The court heard Dowdall’s jeep had an audio surveillance device on it when he allegedly drove Mr Hutch to Northern Ireland for a meeting with republicans on March 7, 2016.
The prosecution is seeking to use in evidence a recording of a purported conversation between the pair that day.
The recording is being objected to by Mr Hutch’s defense in a voir dire, or trial within the trial to determine the admissibility of the evidence.
Prosecutor Sean Gillane SC said audio recordings from four dates had been disclosed but he was only seeking to put forward evidence of one – March 7, 2016 into the early hours of the following day.
The prosecution wanted to put forward all the evidence to the court, to include the recording itself and a transcript as an aid to following it.
This would provide a context for the judges when legal submissions are made, he said.
The court heard the audio device that was deployed was authorized by a district court judge on February 17, 2016.
Brendan Grehan SC, for Mr Hutch, said he had made a discrete submission challenging the legality of the authorization based on an argument that there was a “lack of candor” in what was put before the district court judge. If successful in this he would be making a submission that the “entire fruits” of that authorization – the recording – should be excluded in evidence.
If that did not succeed, he would be making a second argument. The recording was around 10 hours long, from 2.20pm to after 12am on March 7, 2016. The first part of the audio was up to 3.10pm, when Dowdall’s Land Cruiser with a passenger identified as Gerard Hutch crossed the border into Northern Ireland. the Carrickdale Hotel on the M1 in Co Louth.
“From that point on, for the next approximately eight hours, the jeep is in Northern Ireland, it’s outside this jurisdiction and any material garnered at that stage is clearly outside the remit of the (Surveillance) Act,” Mr Grehan said.
The only evidence to date of the time the jeep came back into this jurisdiction was from a National Surveillance Unit member who spotted it in Ardee, Co Louth at 11.36pm that night.

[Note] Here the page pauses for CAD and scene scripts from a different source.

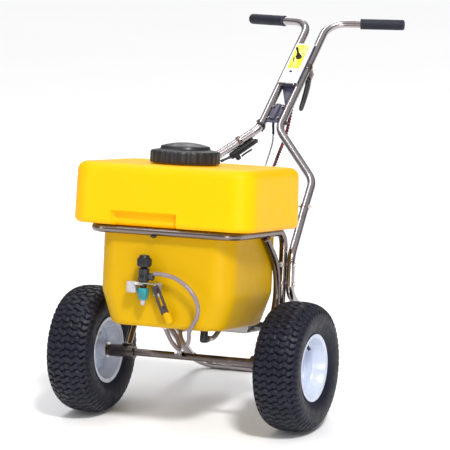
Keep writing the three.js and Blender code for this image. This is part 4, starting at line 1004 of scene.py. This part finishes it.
def build_gun():
    knee, foot = mirror(KNEE, -1), vec((-STEM, *STEM_FOOT))
    along = unit(foot - knee)
    down = vec((0, 0, -1.0))
    under = unit(down - along * (down @ along))
    back = -along + under * -0.15

    def at(distance, drop):
        """A point under the left handle tube: distance from its knee and drop from its middle."""
        return knee + along * distance + under * drop

    drop = 23.5
    profile = [(0, 0), (7, 0), (8.6, 1), (9.6, 4), (9.9, 14), (10.1, 17), (10.3, 20)]
    for start in range(24, 72, 6):
        profile += [(10.4, start), (9.6, start + 1), (9.6, start + 1.9), (10.4, start + 2.9)]
    profile += [(10.2, 74), (9.6, 77.6), (7, 79), (0, 79)]
    barrel = aim(lathe(profile, 56), at(117, drop - 1), along + under * -0.03)
    house = lathe([(0, 0), (7.4, 0), (7.4, 13), (6.6, 16), (5, 18.6), (0, 19.2)], 32)
    hose_start = vec((-40, 443, 551))
    way = unit(hose_start - at(197, drop))
    elbow = lathe([(0, 0), (6.4, 0), (6.4, 9), (5.2, 9.6), (5.2, 11.5), (4.4, 13.2), (0, 13.4)], 28)
    place("gun_grip", merged(barrel, aim(house, at(134, drop), under), aim(elbow, at(197, drop), way)),
          "black_plastic", "gun_body")
    nut = lathe([(0, 0), (4.6, 0), (4.6, 7), (3.4, 8), (0, 8)], 6)
    collar = lathe([(0, 0), (4, 0), (4, 8), (3, 9.6), (0, 9.6)], 20)
    lance = merged(tube([at(119.6, drop), at(112, drop - 1.2), at(88, drop - 5)], 3.2, 20),
                   aim(nut, at(119.6, drop), back), aim(collar, at(97, drop - 3.6), back))
    place("gun_lance", lance, "grip_vinyl", "gun_wand")
    path = smooth_path([at(143.5, drop + 14.5), at(155, drop + 13.4), at(167, drop + 13.4),
                        at(178, drop + 14)], 16)
    lever = tube(path, 2.5, 18, swell=lambda s: 1 + 0.06 * math.sin(s * 0.9))
    place("gun_lever", lever[:2], "black_plastic", "gun_trigger", "trigger")
    clip = aim(band(11.3, 14, 0, 12, 0.8, 0.4), at(154, 0), along)
    neck = tube([at(160, 13), at(160, drop - 9.6)], 4.6, 20)
    place("gun_clip_band", merged(clip, neck), "stainless_in_painted_shade", "gun_clip")
    above = PUMP_FRONT + 27
    line = [hose_start + way * 1, hose_start + way * 8, (-50, 462, 550), (-68, 464, 552), (-88, 448, 546),
            (-110, 417, 528), (-150, 382, 491), (-158, 345, 452), (-120, 318, 420), (-60, 300, 390),
            (-18, 252, 338), (6, 190, 285), (36, 163, 248), (66, 153, 218), (81, above + 1, 186),
            (84, above + 1, 164), (84, above, 152), (84, above, PUMP_TOP + 0.3)]
    place("gun_line", tube(smooth_path(line, 120), 4, 18), "black_rubber", "gun_hose")


# ------------------------------------------------------------------ nozzle and hoses
def fluted(depth, count, wide, shift, levels):
    """A rib function for lathe: grooves round the rings of the profile from one level to another."""
    def ribs(angle, level, radius):
        if not levels[0] <= level <= levels[1]:
            return radius
        return radius - depth * (1 - ease(math.cos(angle * count) * wide + shift))
    return ribs


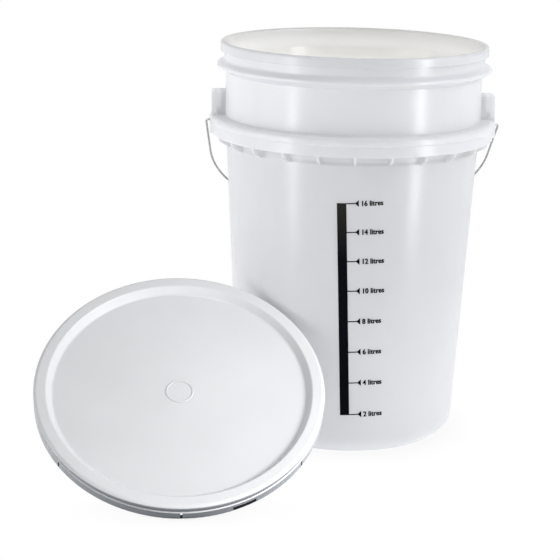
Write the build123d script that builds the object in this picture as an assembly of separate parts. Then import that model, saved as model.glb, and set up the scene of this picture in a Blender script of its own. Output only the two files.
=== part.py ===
from build123d import *
import math
import os

# Plastic fermenting bucket, about 25 litres, with a push-fit lid and a wire bail.
# Frame: millimetres, +Z up, origin at the centre of the rest plane under the bucket.
# The two ears lie on the X axis, the printed scale faces -Y and the bail hangs towards
# +Y. The lid stands off the bucket towards -X and -Y, tilted on its lower edge.
#
# Name endings: _R radius, _D diameter, _T thickness, _L length, _W width, _H height,
# _X and _Z places along those axes. Angles are in degrees.

# ---------------------------------------------------------------------------
# shared dimensions
# ---------------------------------------------------------------------------
BASE_R = 127.2           # the wall's line carried down to z = 0
COLLAR_WALL_R = 148.1    # outside of the wall at the top of the collar
COLLAR_Z = 375.0         # top of the collar
SKIRT_Z = 352.8          # lower edge of the collar's skirt and of the ears
RIB_TIP_Z = 341.0        # lower tips of the gussets
RIB_T = 2.6              # gussets and foot ribs
WIRE_D = 2.4
RUNNING_GAP = 0.05       # radial clearance round the wire
PIN_Z = 367.0            # axis of the bail's two ends

# ---------------------------------------------------------------------------
# helpers
# ---------------------------------------------------------------------------


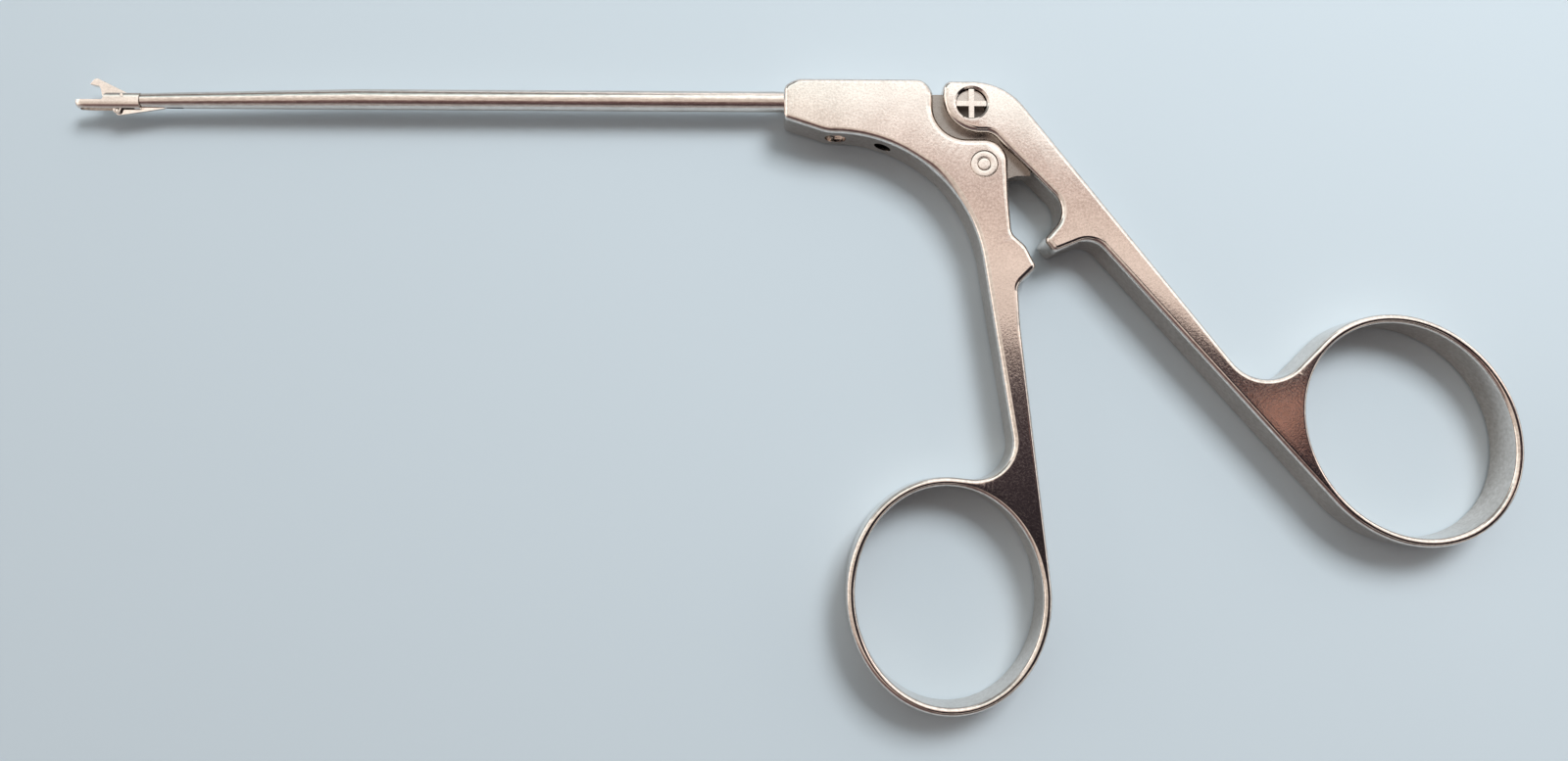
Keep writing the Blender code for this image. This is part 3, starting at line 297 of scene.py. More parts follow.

This was the importance of Mr Hutch’s defence’s concern about the tracker device in recent days of the trial as it could tell where the vehicle was at all times.
His “core argument” would be that at all relevant times when the jeep was outside the jurisdiction, for eight of the 10 hours that Mr Gillane wished the court to hear, that gardaí were aware it was outside the jurisdiction and they were operating outside the legal authorization granted by the district court judge, and the Act.
“The evidence harvested from that illicit fruit should be excluded,” he said.
The court would have to listen to approximately 10 hours of recording, it would take about three days and the only question was whether it should do that at the beginning or the end, Mr Grehan said.
Mr Gillane said the evidence was perhaps “the core” of the prosecution’s case.
Ms Justice Burns said the court would proceed as the prosecution proposed as it was preferable to hear all the evidence in all the issues that arise “in one go rather than break it up.”
The first witness in the issue, Garda AQ of the NSU said on a date after February 17, 2016, he ensured the deployment of a surveillance device in Jonathan Dowdall’s jeep.
This was “to capture conversations exclusively within the vehicle” and he ensured it was retrieved on or before May 14 that year.
As part of his observations during an operation on February 19, 2016 the court heard he saw Dowdall’s father, Patrick walking on Baggot Road, Dublin 7 towards the Hole in the Wall pub on Blackhorse Avenue.
A few moments later, Patrick Dowdall walked back carrying a white plastic bag and in the company of Shane Rowan, who the court previously heard was an IRA member.
Gda AQ lost sight of them and when he saw Patrick Dowdall again, he no longer had the bag and returned home.
In cross-examination, Gda AQ said it was “unlikely” that audio devices could capture conversations from someone standing outside a vehicle, with the doors open.
Audio devices could not be listened to live, he said, but at certain stages the material could be downloaded. The devices did not capture locations and a separate tracker was needed for that.
Asked if he was aware there was a tracker on the jeep when he placed the audio device inside, he replied that he had also put the tracker on. The tracker contained a logging device.
Mr Grehan asked him if a tracker enabled “boots on the ground” officers to be told where to be when a vehicle was under surveillance.
Gda AQ said the tracker could not tell where a vehicle was going to be. Mr Grehan said if something was moving south it did not take a “huge Sherlock Holmes level of deduction” to surmise that it might be heading back towards Dublin.
Gda AQ said that was a reasonable assumption but a tracker was only a “minor aid” to a surveillance team.
The recordings could not be edited as they were specifically for court use.
Mr Grehan said former head of the NSU William Johnson had said if anyone deemed to be innocent was in a vehicle, monitoring would be “discontinued” to protect privacy rights.
Gda AQ said a device could be turned off remotely but he did not know if this happened.
The trial continues before Ms Justice Burns, Judge Sarah Berkeley and Judge Grainne Malone.